- _Objective_: Copy out exactly the lines from the start of the data to the line containing "return (rod +". Include both.

- _Data lines_:
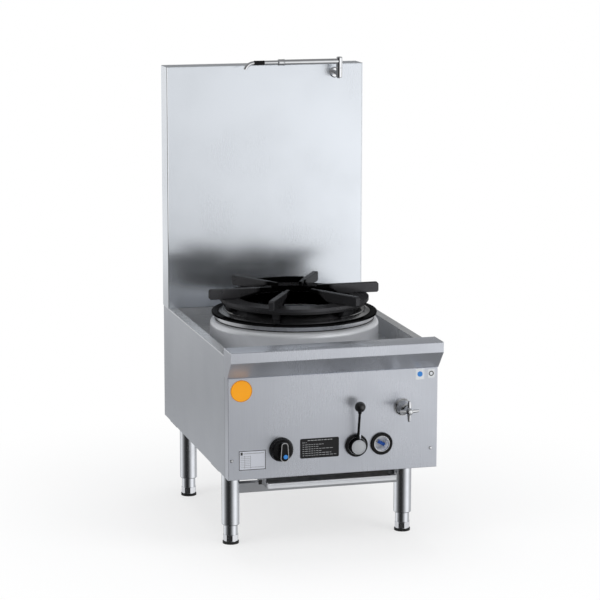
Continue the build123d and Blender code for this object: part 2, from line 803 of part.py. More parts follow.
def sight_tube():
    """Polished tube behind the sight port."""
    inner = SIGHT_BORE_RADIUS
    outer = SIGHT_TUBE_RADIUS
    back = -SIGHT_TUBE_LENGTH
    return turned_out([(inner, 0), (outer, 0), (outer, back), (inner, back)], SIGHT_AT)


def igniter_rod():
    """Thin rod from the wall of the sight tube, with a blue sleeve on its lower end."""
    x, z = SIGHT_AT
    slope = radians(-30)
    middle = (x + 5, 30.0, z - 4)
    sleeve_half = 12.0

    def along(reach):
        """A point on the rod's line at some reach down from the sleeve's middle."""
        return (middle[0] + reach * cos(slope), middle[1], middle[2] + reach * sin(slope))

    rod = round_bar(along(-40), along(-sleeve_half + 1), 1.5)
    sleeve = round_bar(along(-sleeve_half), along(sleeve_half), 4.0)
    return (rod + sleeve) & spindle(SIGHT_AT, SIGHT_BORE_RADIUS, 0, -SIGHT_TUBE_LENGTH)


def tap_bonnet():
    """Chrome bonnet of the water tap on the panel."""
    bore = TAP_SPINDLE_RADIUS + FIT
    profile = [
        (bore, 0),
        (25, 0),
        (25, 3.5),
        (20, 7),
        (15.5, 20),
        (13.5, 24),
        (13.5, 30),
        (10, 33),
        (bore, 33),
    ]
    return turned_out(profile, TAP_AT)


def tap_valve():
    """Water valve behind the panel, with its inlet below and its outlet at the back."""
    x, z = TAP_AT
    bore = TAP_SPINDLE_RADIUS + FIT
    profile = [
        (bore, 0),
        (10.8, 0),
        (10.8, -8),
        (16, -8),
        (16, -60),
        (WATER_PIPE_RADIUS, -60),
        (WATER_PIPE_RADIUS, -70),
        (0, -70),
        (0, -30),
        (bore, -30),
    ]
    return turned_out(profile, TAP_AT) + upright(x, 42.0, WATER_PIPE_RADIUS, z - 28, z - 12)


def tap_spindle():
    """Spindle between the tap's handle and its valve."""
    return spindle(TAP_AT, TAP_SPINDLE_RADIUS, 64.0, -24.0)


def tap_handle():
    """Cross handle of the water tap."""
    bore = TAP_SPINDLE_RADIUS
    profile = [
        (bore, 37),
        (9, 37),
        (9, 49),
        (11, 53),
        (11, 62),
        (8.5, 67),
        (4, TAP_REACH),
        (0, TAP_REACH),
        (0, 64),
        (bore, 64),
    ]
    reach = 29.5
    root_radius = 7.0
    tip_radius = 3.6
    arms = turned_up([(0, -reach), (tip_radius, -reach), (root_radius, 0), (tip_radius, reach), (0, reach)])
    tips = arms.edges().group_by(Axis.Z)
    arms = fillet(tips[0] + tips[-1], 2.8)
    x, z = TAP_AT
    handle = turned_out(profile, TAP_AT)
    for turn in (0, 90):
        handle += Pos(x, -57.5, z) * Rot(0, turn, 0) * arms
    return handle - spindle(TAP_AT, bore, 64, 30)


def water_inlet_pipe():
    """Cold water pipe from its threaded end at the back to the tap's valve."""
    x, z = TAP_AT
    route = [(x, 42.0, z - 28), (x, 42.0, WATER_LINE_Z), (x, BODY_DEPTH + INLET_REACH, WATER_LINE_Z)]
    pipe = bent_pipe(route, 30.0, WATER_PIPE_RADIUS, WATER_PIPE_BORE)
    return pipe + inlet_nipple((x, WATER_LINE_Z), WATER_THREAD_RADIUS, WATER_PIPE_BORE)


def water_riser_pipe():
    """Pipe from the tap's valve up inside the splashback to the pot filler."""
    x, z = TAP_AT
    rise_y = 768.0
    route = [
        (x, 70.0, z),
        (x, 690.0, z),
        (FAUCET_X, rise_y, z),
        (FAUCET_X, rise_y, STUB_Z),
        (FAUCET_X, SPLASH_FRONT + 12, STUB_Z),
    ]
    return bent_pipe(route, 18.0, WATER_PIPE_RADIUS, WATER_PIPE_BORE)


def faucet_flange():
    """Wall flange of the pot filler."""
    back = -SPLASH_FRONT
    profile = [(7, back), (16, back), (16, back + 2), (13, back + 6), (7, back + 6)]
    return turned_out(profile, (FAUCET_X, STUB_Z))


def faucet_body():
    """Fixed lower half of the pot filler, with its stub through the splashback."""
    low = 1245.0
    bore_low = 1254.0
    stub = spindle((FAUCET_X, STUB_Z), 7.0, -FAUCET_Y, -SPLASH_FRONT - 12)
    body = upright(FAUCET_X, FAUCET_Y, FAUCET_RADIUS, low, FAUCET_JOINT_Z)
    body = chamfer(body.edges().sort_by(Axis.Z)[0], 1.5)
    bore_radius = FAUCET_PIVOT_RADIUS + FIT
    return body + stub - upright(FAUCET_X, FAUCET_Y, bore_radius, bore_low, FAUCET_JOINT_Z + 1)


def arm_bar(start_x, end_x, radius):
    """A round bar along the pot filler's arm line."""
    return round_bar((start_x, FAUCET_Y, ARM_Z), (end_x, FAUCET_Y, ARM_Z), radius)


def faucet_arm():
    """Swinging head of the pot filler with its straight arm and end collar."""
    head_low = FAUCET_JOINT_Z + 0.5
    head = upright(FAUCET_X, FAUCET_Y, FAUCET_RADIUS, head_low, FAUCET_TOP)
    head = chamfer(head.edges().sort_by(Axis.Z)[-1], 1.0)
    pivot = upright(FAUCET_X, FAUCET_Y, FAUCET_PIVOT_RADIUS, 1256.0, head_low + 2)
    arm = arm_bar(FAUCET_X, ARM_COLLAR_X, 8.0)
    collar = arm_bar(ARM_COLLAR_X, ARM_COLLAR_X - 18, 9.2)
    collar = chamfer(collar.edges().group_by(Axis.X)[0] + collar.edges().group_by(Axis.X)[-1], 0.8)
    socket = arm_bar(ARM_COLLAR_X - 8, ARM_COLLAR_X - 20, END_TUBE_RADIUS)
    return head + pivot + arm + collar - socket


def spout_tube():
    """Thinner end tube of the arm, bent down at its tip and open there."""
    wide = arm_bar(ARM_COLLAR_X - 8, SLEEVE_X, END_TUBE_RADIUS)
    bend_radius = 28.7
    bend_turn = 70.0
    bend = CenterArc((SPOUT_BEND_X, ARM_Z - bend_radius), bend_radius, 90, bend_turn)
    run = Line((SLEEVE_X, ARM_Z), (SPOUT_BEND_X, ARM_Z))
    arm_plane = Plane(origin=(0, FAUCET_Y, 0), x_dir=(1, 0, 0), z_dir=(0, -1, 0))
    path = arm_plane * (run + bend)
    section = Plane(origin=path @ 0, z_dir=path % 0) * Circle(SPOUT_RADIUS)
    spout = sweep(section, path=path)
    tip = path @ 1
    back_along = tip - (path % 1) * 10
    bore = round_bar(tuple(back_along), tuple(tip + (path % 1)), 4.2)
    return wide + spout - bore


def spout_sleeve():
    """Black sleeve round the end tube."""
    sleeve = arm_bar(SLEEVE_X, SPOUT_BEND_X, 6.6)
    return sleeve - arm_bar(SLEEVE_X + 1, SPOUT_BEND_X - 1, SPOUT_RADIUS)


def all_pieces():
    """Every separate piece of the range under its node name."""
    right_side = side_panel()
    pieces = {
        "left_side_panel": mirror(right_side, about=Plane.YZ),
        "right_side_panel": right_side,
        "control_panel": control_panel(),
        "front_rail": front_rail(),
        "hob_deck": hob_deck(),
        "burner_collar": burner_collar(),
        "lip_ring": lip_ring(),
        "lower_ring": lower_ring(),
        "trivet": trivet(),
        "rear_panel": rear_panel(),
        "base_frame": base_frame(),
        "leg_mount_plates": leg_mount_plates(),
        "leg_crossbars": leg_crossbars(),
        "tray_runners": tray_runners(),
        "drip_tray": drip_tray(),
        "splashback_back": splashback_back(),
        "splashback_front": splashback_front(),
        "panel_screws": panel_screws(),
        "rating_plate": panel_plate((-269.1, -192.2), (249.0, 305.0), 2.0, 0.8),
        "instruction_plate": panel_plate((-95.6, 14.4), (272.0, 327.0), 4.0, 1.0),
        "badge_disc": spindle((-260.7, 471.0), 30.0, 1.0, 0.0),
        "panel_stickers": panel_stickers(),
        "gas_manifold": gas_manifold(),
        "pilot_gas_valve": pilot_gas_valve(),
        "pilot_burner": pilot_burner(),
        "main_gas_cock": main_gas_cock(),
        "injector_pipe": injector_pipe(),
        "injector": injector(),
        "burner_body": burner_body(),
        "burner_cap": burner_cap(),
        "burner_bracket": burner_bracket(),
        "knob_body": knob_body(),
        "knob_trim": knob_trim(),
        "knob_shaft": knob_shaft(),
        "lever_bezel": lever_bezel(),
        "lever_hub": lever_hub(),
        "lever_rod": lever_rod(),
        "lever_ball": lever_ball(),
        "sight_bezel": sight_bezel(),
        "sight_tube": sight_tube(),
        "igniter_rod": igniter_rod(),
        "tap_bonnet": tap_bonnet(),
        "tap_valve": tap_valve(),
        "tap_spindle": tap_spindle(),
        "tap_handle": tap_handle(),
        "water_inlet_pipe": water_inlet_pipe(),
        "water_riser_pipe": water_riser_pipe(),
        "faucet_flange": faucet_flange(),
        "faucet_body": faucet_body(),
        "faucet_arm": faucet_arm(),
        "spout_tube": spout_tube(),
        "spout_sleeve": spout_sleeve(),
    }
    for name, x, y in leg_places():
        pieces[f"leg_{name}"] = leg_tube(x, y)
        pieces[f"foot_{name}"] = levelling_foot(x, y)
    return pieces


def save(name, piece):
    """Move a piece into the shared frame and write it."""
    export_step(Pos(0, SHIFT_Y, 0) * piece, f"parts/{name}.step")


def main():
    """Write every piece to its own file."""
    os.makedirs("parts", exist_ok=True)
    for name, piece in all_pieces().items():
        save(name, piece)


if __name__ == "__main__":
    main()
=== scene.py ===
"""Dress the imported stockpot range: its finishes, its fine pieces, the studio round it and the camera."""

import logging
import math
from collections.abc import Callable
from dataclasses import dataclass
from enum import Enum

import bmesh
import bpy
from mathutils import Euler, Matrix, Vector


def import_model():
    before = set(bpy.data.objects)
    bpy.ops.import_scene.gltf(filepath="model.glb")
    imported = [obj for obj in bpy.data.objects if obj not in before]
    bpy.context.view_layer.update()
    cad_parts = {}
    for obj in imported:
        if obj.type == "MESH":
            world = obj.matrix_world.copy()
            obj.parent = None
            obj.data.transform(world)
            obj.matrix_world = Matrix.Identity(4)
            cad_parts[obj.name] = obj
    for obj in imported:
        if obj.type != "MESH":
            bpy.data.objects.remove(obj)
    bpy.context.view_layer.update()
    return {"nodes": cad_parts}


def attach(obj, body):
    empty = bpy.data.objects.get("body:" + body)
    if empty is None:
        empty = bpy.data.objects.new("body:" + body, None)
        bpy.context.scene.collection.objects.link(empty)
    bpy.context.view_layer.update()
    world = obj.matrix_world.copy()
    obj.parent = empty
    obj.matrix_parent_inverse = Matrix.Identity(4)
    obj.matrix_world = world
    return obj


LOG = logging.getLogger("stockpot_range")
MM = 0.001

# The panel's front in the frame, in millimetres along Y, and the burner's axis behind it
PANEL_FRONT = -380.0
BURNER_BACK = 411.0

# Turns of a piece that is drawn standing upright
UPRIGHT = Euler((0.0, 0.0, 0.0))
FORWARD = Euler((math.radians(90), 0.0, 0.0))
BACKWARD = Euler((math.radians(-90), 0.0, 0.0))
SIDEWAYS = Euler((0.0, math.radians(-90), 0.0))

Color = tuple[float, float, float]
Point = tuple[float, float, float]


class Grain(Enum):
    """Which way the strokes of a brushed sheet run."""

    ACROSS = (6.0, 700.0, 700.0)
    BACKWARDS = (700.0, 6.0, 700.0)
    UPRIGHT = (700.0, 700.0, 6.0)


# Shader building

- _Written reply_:
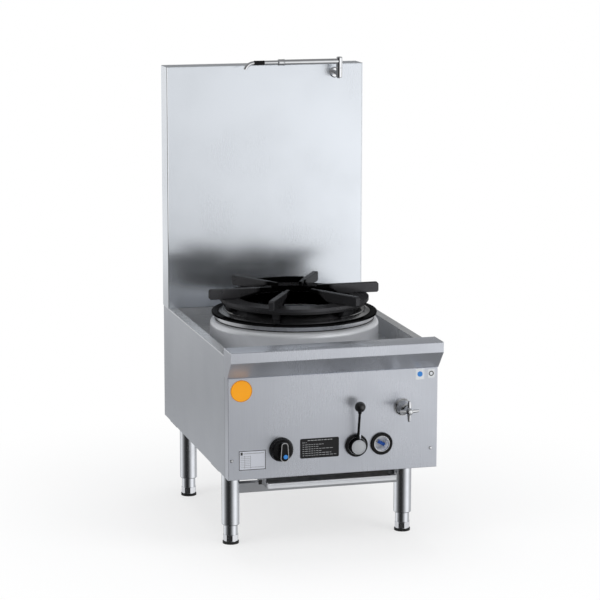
Continue the build123d and Blender code for this object: part 2, from line 803 of part.py. More parts follow.
def sight_tube():
    """Polished tube behind the sight port."""
    inner = SIGHT_BORE_RADIUS
    outer = SIGHT_TUBE_RADIUS
    back = -SIGHT_TUBE_LENGTH
    return turned_out([(inner, 0), (outer, 0), (outer, back), (inner, back)], SIGHT_AT)


def igniter_rod():
    """Thin rod from the wall of the sight tube, with a blue sleeve on its lower end."""
    x, z = SIGHT_AT
    slope = radians(-30)
    middle = (x + 5, 30.0, z - 4)
    sleeve_half = 12.0

    def along(reach):
        """A point on the rod's line at some reach down from the sleeve's middle."""
        return (middle[0] + reach * cos(slope), middle[1], middle[2] + reach * sin(slope))

    rod = round_bar(along(-40), along(-sleeve_half + 1), 1.5)
    sleeve = round_bar(along(-sleeve_half), along(sleeve_half), 4.0)
    return (rod + sleeve) & spindle(SIGHT_AT, SIGHT_BORE_RADIUS, 0, -SIGHT_TUBE_LENGTH)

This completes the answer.